#### Problem to work on
Could every line of the data be printed exactly as it reads?

--------------------

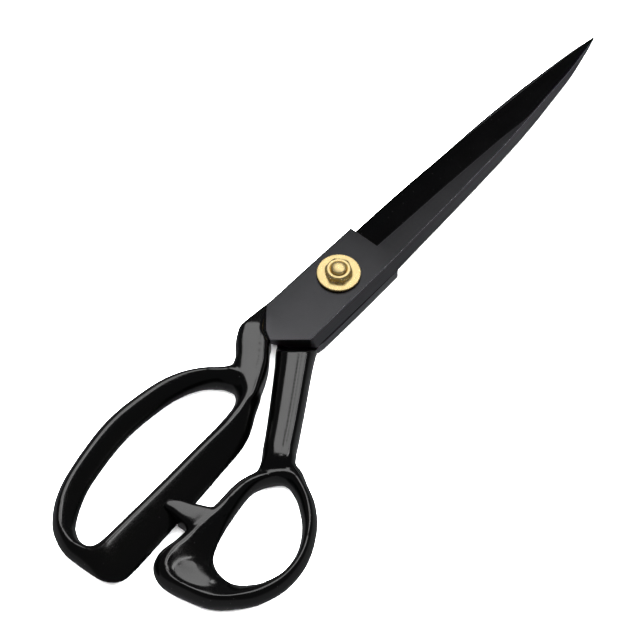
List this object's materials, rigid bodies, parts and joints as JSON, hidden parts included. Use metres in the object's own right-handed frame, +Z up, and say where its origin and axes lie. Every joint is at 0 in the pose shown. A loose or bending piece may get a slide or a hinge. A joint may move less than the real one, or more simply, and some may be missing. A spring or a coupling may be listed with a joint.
{
  "type": "fabric shears",
  "caption": "Bent-handle tailor's shears with black steel blades, moulded finger and thumb bows, a stop lug and a brass nut and washer at the pivot.",
  "frame": {"origin": "on the pivot axis, at the flat outer face of the pivot bolt's head, where the shears rest on a table", "axes": "+X along the closed blades to the tips, +Y towards the finger bow, +Z up along the pivot towards the nut"},
  "size_m": [0.2623, 0.0848, 0.0154],
  "materials": {
    "blade_steel": "black-coated steel, satin at the pivot and glossy on the ground bevel",
    "handle_enamel": "glossy black moulded coating",
    "brass": "polished and lightly turned",
    "washer_steel": "plain spring steel"
  },
  "bodies": {
    "thumb_half": {"rear_blade": "blade_steel", "thumb_handle": "handle_enamel", "pivot_bolt": "brass", "inner_washer": "washer_steel", "front_washer": "brass", "hex_nut": "brass"},
    "finger_half": {"front_blade": "blade_steel", "finger_handle": "handle_enamel"}
  },
  "joints": [
    {"name": "blade_pivot", "type": "hinge", "parent": "thumb_half", "child": "finger_half", "pos_m": [0, 0, 0.0065], "axis": [0, 0, -1], "range_deg": [0, 65]}
  ]
}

--------------------

#### Exercise output
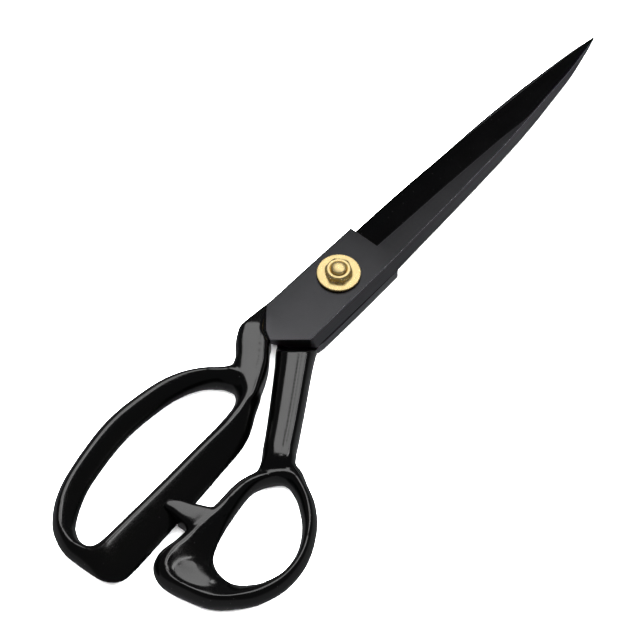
List this object's materials, rigid bodies, parts and joints as JSON, hidden parts included. Use metres in the object's own right-handed frame, +Z up, and say where its origin and axes lie. Every joint is at 0 in the pose shown. A loose or bending piece may get a slide or a hinge. A joint may move less than the real one, or more simply, and some may be missing. A spring or a coupling may be listed with a joint.
{
  "type": "fabric shears",
  "caption": "Bent-handle tailor's shears with black steel blades, moulded finger and thumb bows, a stop lug and a brass nut and washer at the pivot.",
  "frame": {"origin": "on the pivot axis, at the flat outer face of the pivot bolt's head, where the shears rest on a table", "axes": "+X along the closed blades to the tips, +Y towards the finger bow, +Z up along the pivot towards the nut"},
  "size_m": [0.2623, 0.0848, 0.0154],
  "materials": {
    "blade_steel": "black-coated steel, satin at the pivot and glossy on the ground bevel",
    "handle_enamel": "glossy black moulded coating",
    "brass": "polished and lightly turned",
    "washer_steel": "plain spring steel"
  },
  "bodies": {
    "thumb_half": {"rear_blade": "blade_steel", "thumb_handle": "handle_enamel", "pivot_bolt": "brass", "inner_washer": "washer_steel", "front_washer": "brass", "hex_nut": "brass"},
    "finger_half": {"front_blade": "blade_steel", "finger_handle": "handle_enamel"}
  },
  "joints": [
    {"name": "blade_pivot", "type": "hinge", "parent": "thumb_half", "child": "finger_half", "pos_m": [0, 0, 0.0065], "axis": [0, 0, -1], "range_deg": [0, 65]}
  ]
}